Insurance Networking News recently interviewed Joe Clabby, vice president, server and storage systems strategies, at Summit Strategies Inc., a marketing strategy and consulting firm based in Boston. Clabby has a strong background in networking, systems platforms, operating environments and business application reengineering. He has been in the computing industry for more than 25 years, and has written numerous reports, including "Staring Down the Storage Sinkhole."INN: You describe the current state of storage as a "fragmented morass of data management, storage management, back-up and recovery, as well as related technologies, management tools and manual processes." How did we get in this mess?

CLABBY: Storage to date has been very proprietary in nature. Each vendor has had a different scheme for storage management and data management, and different approaches to data back-up and recovery, and so on. Only recently have vendors such as IBM and HP gotten aggressive in driving standards into the storage community. And with the Storage Networking Industry Association standards in particular, the barriers to heterogeneous management of storage subsystems and data-and the procedures for backup/restore-have been simplified. We're moving in the right direction now, so many of these issues should start to dissipate over the next three years.

INN: You also say the end goal, from a technology perspective, is to "better organize, protect and manage all classes of information, structured and unstructured, as well as multiple formats and media." Why are CIOs trying to accomplish this?

CLABBY: The personnel costs related to the deployment and management of storage systems are very high. In some parts of the world storage administrators with specialized skills are making $85,000 to $100,000 to manage pools of storage resources. And if an enterprise is doubling the amount of storage it needs each year, it has to hire more and more of these people to manage this storage. Storage management products become extremely important given this scenario. If a CIO can reduce the amount of money he or she needs to spend on storage administration by using sophisticated, automated storage management software, that CIO can reduce operating costs related to administrative expenses.

INN: You say customers want highly integrated storage management environments, heterogeneous virtualization capabilities, and automated workload management and provisioning of storage resources. Describe each of these developments and why each is important.

CLABBY: Virtualization is all about the pooling of resources. These resources can be organized into pools within an array-or tens, hundreds or even thousands-of discrete physical arrays can be pooled into a single logical storage pool. Workload management is assigning workloads to various devices. This comes into play when trying to figure out where to host data (on which storage devices) to most rapidly process that data, for instance. Provisioning is all about building-up and/or tearing down environments to adjust for different workloads.
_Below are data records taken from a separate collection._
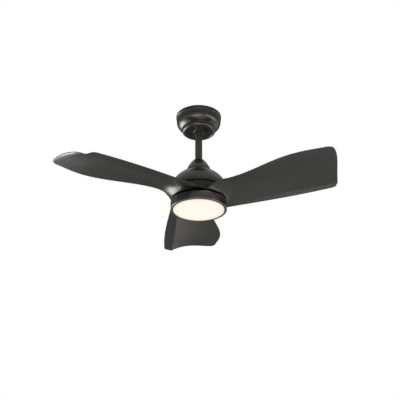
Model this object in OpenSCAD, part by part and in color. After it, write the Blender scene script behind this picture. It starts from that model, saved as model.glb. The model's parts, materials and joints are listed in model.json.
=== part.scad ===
// Three-blade ceiling fan with a round LED light, hung from a ball joint on a short rod.
// Origin: middle of the mounting bracket's face against the ceiling. +Z points up.
// All sizes are in millimetres. The fan hangs below the origin.

/* [Canopy and bracket] */
// Radius of the canopy's rim at the ceiling
canopy_r = 84; // [76:1:100]
// Height of the canopy
canopy_h = 70; // [70:1:95]
// Radius of the canopy's flat bottom plate
canopy_plate_r = 53; // [51:1:58]
// Sheet thickness of the canopy
canopy_t = 1.2; // [0.8:0.1:2]
// Gap between the rod and the canopy's opening
rod_gap = 2.4; // [2.2:0.1:4]
// Direction of the two canopy screws, turned about the rod
screw_azimuth = -27; // [-90:1:90]
// Distance of each canopy screw from the rod's axis
canopy_screw_r = 35; // [33:1:38]
// Distance between the two ceiling holes of the bracket
ceiling_hole_spacing = 116; // [112:1:124]
// Diameter of the ceiling holes
ceiling_hole_d = 6; // [4:0.5:7]
// Sheet thickness of the bracket
bracket_t = 2.5; // [2:0.5:3]
// Width of the bracket
bracket_w = 36; // [30:1:40]

/* [Hanger] */
// Radius of the hanger ball
ball_r = 24; // [22:0.5:25]
// Depth of the ball's centre below the ceiling
ball_depth = 32; // [28:1:34]
// Outer diameter of the rod
rod_d = 26.4; // [22:0.2:28]
// Wall of the rod
rod_t = 1.5; // [1:0.1:2.5]
// Bare length of the rod between the canopy and the coupling cover
drop = 115; // [60:5:600]
// Diameter of the two cross pins
pin_d = 6; // [4:0.5:7]

/* [Coupling cover and dome] */
// Height of the bell that covers the coupling
cover_h = 54; // [50:1:70]
// Outer radius of the bell at its lower edge
cover_r = 44.5; // [42:0.5:52]
// Outer radius of the bell at its top edge
cover_top_r = 16.5; // [16.5:0.5:20]
// Height of the dome that covers the motor
dome_h = 76; // [70:1:95]
// Radius of the dome's lower edge
dome_r = 104; // [102:1:128]
// Sheet thickness of the bell and the dome
cover_t = 1.5; // [1:0.1:2]

/* [Hub and light] */
// Outer radius of the hub and of the light
hub_r = 100; // [98:1:120]
// Height of the hub wall that the blade roots form
hub_h = 33; // [31:1:45]
// Gap between the turning hub and the dome above it
spin_gap = 1; // [0.6:0.1:2]
// Gap between the turning hub and the light below it
lamp_gap = 4; // [3.5:0.5:8]
// Height of the light's ring
lamp_h = 34; // [32:1:50]
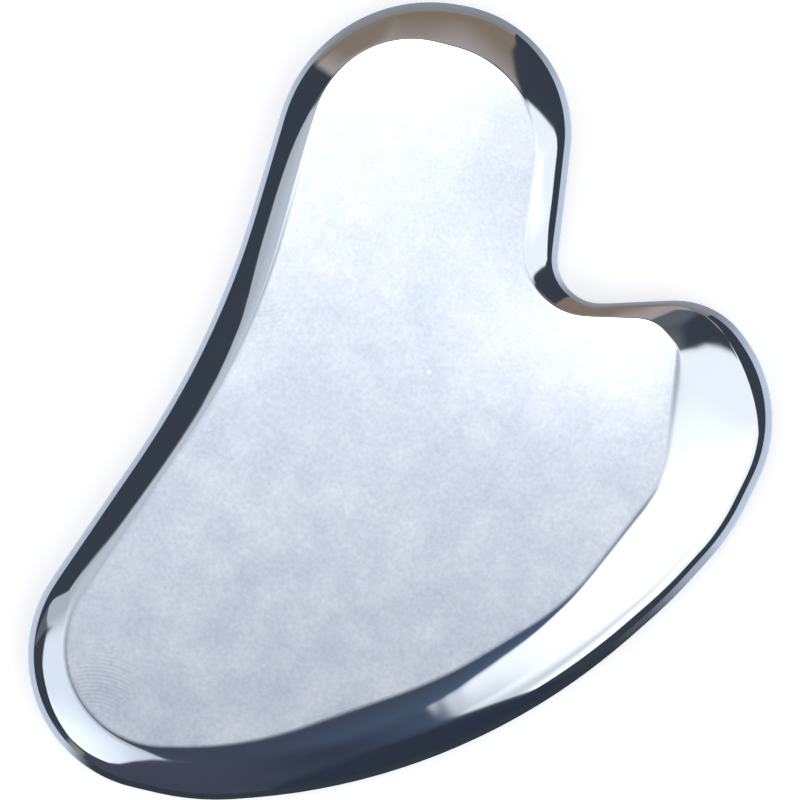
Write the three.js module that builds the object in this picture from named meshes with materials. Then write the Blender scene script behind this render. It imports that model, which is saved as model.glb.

The storage market is currently heavily involved in consolidation. The next logical steps are virtualization and provisioning. All of these activities-consolidation, virtualization and provisioning-are important because they ultimately help an enterprise improve utilization and gain better control over their storage environments.

INN: Describe the storage vendor environment. Who are the major players, and where do they stand in terms of addressing the need for storage virtualization/provisioning?

CLABBY: In my mind the major players are Symantec with Veritas (a very bold and bright acquisition by Symantec); IBM with SAN Volume Controller; Hewlett-Packard (with various products, but I especially like HP's Storage Essentials because systems and storage management use the same interface) and Hitachi with its high-end TagmaStor offering. All of these vendors do virtualization very well. HP and IBM are particularly adept in provisioning.

INN: What steps should insurance companies be taking to move toward the "end goal?"

CLABBY: The roadmap is pretty straightforward. Insurers need to inventory what storage they have. They need to consolidate where possible to improve utilization rates and reduce maintenance costs. Then they need to turn their attention to virtualizing systems and storage resources-again to improve utilization rates and gain control over existing inventory. Finally, they need to invest in storage management software in order to lower administrative costs. This is a simple formula, and the return on investment becomes obvious quickly.